If lwepx faults, it goes to the normal host TLB miss handler.  Without  
adding code to it to recognize that it's an external-PID fault, it will  
try to search the normal Linux page tables and insert a normal host  
entry.  If it thinks it has succeeded, it will retry the instruction  
rather than search for an exception handler.  The instruction will  
fault again, and you get a hang.

> I'd also still like to see some performance benchmarks on this to  
> make sure we're not walking into a bad direction.

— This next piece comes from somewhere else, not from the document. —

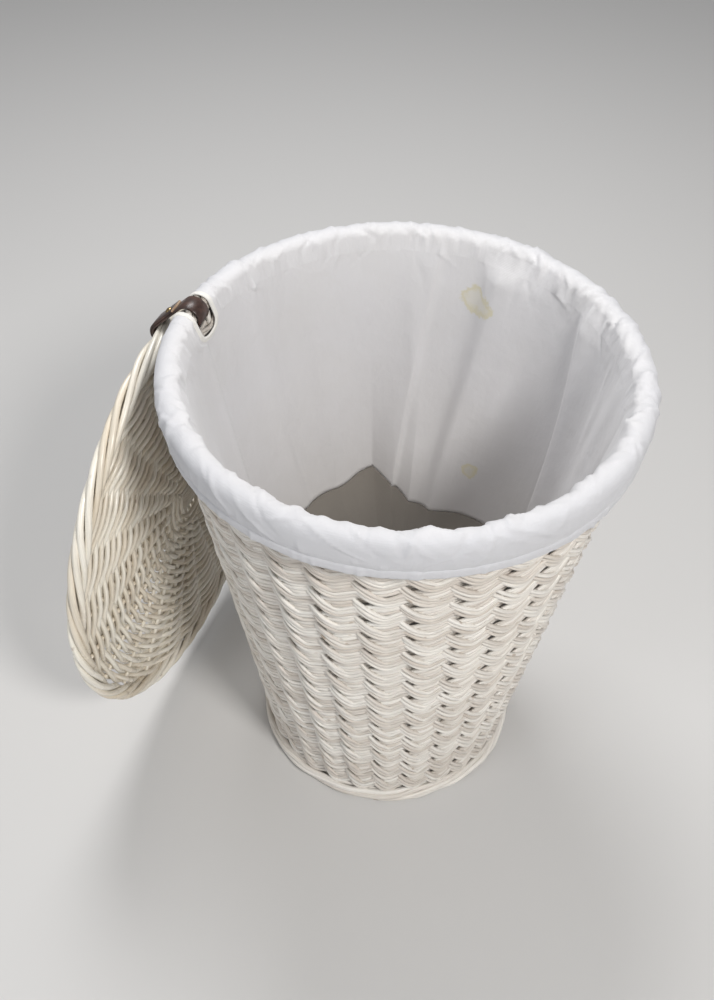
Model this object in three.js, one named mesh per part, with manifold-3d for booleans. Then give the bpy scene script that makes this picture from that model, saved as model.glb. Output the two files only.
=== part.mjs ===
// A round tapered wicker laundry basket: woven side on upright stakes, foot and rim borders,
// a woven base, a loose cotton liner folded over the rim, and a round lid on a leather strap.
// Millimetres, +Z up. The lid hangs open down the outside of the basket.
import * as THREE from "three";
import { mergeVertices } from "three/addons/utils/BufferGeometryUtils.js";
import Module from "manifold-3d";

// Driving dimensions
const HEIGHT = 540; // floor to the top of the liner's fold
const RIM_R = 225; // outside radius at the rim, over the liner
const FOOT_R = 151; // outside radius of the foot border
const FOOT_INNER_R = 122;
const FOOT_H = 20;
const FOOT_EDGE = 4; // rounding of the foot border's edges
const GAP = 0.3; // clearance between pieces that touch
const SEGMENTS = 48; // facets round every ring

const CLOTH = 1.4; // thickness of the liner
const RIM_TUBE = 10; // radius of the rolled rim border
const ROLL = RIM_TUBE + GAP + CLOTH; // radius of the rim with the liner folded over it
const RIM_RING = RIM_R - ROLL;
const RIM_Z = HEIGHT - ROLL;

const WALL = 13; // thickness of the woven side
const WALL_Z0 = FOOT_H + GAP;
const WALL_Z1 = RIM_Z - RIM_TUBE - GAP;
const WALL_R0 = 143; // outside radius of the side at its foot
const WALL_R1 = 213; // and just under the rim
const WALL_SLOPE = (WALL_R1 - WALL_R0) / (WALL_Z1 - WALL_Z0);
const STAKES = 30;
const STAKE_R = 2.5;
const ROD_SIDES = 6; // an even number

const BASE_T = 10; // thickness of the woven base
const BASE_R = 129.4;
const BASE_HOLE = 17; // where the weave starts, round the crossed sticks
const BASE_STICKS = 3; // sticks in each of the two crossed groups
const LINER_FLOOR_Z = 226; // the liner's bag is shorter than the basket and hangs from its rim
const LINER_FLOOR_R = 155;
const LINER_SAG = 45; // how far the middle of the liner's bottom hangs below its seam
const CUFF_DROP = 39; // top of the fold down to the liner's lower hem
const CUFF_R = 219; // mean radius of the cuff at its hem
const HEM_H = 10.5; // height of the elastic casing along the hem
const HEM_T = 3.4;

const LID_TUBE = 10; // radius of the lid's plaited border
const LID_R = 241;
const LID_RING = LID_R - LID_TUBE;
const LID_T = 9; // thickness of the lid's weave
const LID_HOLE = 25;
const LID_STICKS = 6; // sticks in each of the two crossed groups
const STICK_R = 2.1;
const STICK_PITCH = 5; // spacing of the sticks where they lie side by side
const STICK_LAYER = 2.4; // height of each crossed group above and below the middle
const SPLAY_R = 40; // radius by which the sticks have fanned out

const HINGE_AZIMUTH = THREE.MathUtils.degToRad(160.5);
const STRAP_LENGTH = 40; // centre of the rim border to centre of the lid border
const STRAP_DROP = THREE.MathUtils.degToRad(45); // how far the strap hangs below level
const LID_LEAN = THREE.MathUtils.degToRad(1.5); // how far the hanging lid leans outwards
const STRAP_T = 2.2;
const STRAP_W = 20;
const STRAP_INNER = RIM_TUBE + 0.8; // clears both borders, which curve across its width
const STRAP_OUTER = STRAP_INNER + STRAP_T;
const SLOT_W = 26; // width of the openings that the strap is threaded through
const WALL_SLOT_DROP = 20; // how far the side's slot reaches below the rim border's centre
const LID_SLOT_REACH = 32; // how far the lid's slot reaches in from the border's centre
const SLIT_W = 32; // width of the liner's slit
const SLIT_DROP = 26; // how far the slit reaches below the rim border's centre
const BINDING_R = 1; // radius of the tape that binds the slit
const BINDING_ROLL = RIM_TUBE + GAP + BINDING_R + 0.1;
const RIVET_HEAD_R = 4;
const RIVET_HEAD_T = 1.1;
const RIVET_SHANK_R = 1.5;

const wasm = await Module();
wasm.setup();

const WICKER = { color: 0xd8d0c3, roughness: 0.6, metalness: 0 };
const LID_WICKER = { color: 0xcfc4b1, roughness: 0.6, metalness: 0 };
const COTTON = { color: 0xe1dee0, roughness: 0.95, metalness: 0 };
const LEATHER = { color: 0x3a211c, roughness: 0.45, metalness: 0 };
const BRASS = { color: 0x6f5a45, roughness: 0.35, metalness: 0.9 };

function addMesh(parent, name, geometry, look) {
  const mesh = new THREE.Mesh(geometry, new THREE.MeshStandardMaterial(look));
  mesh.name = name;
  parent.add(mesh);
  return mesh;
}

// A closed three.js geometry as a solid for joining and cutting.
function solidOf(geometry) {
  const bare = geometry.index ? geometry.toNonIndexed() : geometry.clone();
  bare.deleteAttribute("normal");
  bare.deleteAttribute("uv");
  const merged = mergeVertices(bare, 1e-4);
  return new wasm.Manifold(
    new wasm.Mesh({
      numProp: 3,
      vertProperties: merged.attributes.position.array,
      triVerts: new Uint32Array(merged.index.array),
    }),
  );
}

function geometryOf(solid) {
  const mesh = solid.getMesh();
  const geometry = new THREE.BufferGeometry();
  geometry.setAttribute("position", new THREE.BufferAttribute(new Float32Array(mesh.vertProperties), 3));
  geometry.setIndex(new THREE.BufferAttribute(new Uint32Array(mesh.triVerts), 1));
  geometry.computeVertexNormals();
  return geometry;
}

function cut(geometry, tools) {
  const solid = tools.reduce((rest, tool) => rest.subtract(solidOf(tool)), solidOf(geometry));
  return geometryOf(solid);
}

// A closed profile of [radius, height] points turned about the Z axis, listed anticlockwise.
function turned(profile) {
  const points = [...profile, profile[0]].map(([r, z]) => new THREE.Vector2(r, z));
  return new THREE.LatheGeometry(points, SEGMENTS).rotateX(Math.PI / 2);
}

function ring(radius, z, tube) {
  return new THREE.TorusGeometry(radius, tube, 8, SEGMENTS).translate(0, 0, z);
}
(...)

I doubt it'll be significantly different.  There's overhead involved in  
setting up for lwepx as well.  It doesn't hurt to test, though this is  
a functional correctness issue, so I'm not sure what better  
alternatives we have.  I don't want to slow down non-KVM TLB misses for  
this.

>>> > +    addr = (mas7_mas3 & (~0ULL << psize_shift)) |
>>> > +           (geaddr & ((1ULL << psize_shift) - 1ULL));
>>> > +
>>> > +    /* Map a page and get guest's instruction */
>>> > +    page = pfn_to_page(addr >> PAGE_SHIFT);
>>> 
>>> So it seems to me like you're jumping through a lot of hoops to  
>>> make sure this works for LRAT and non-LRAT at the same time. Can't  
>>> we just treat them as the different things they are?
>>> 
>>> What if we have different MMU backends for LRAT and non-LRAT? The  
>>> non-LRAT case could then try lwepx, if that fails, fall back to  
>>> read the shadow TLB. For the LRAT case, we'd do lwepx, if that  
>>> fails fall back to this logic.
>> 
>> This isn't about LRAT; it's about hardware threads.  It also fixes  
>> the handling of execute-only pages on current chips.
> 
> On non-LRAT systems we could always check our shadow copy of the  
> guest's TLB, no? I'd really like to know what the performance  
> difference would be for the 2 approaches.

I suspect that tlbsx is faster, or at worst similar.  And unlike  
comparing tlbsx to lwepx (not counting a fix for the threading  
problem), we don't already have code to search the guest TLB, so  
testing would be more work.

-Scott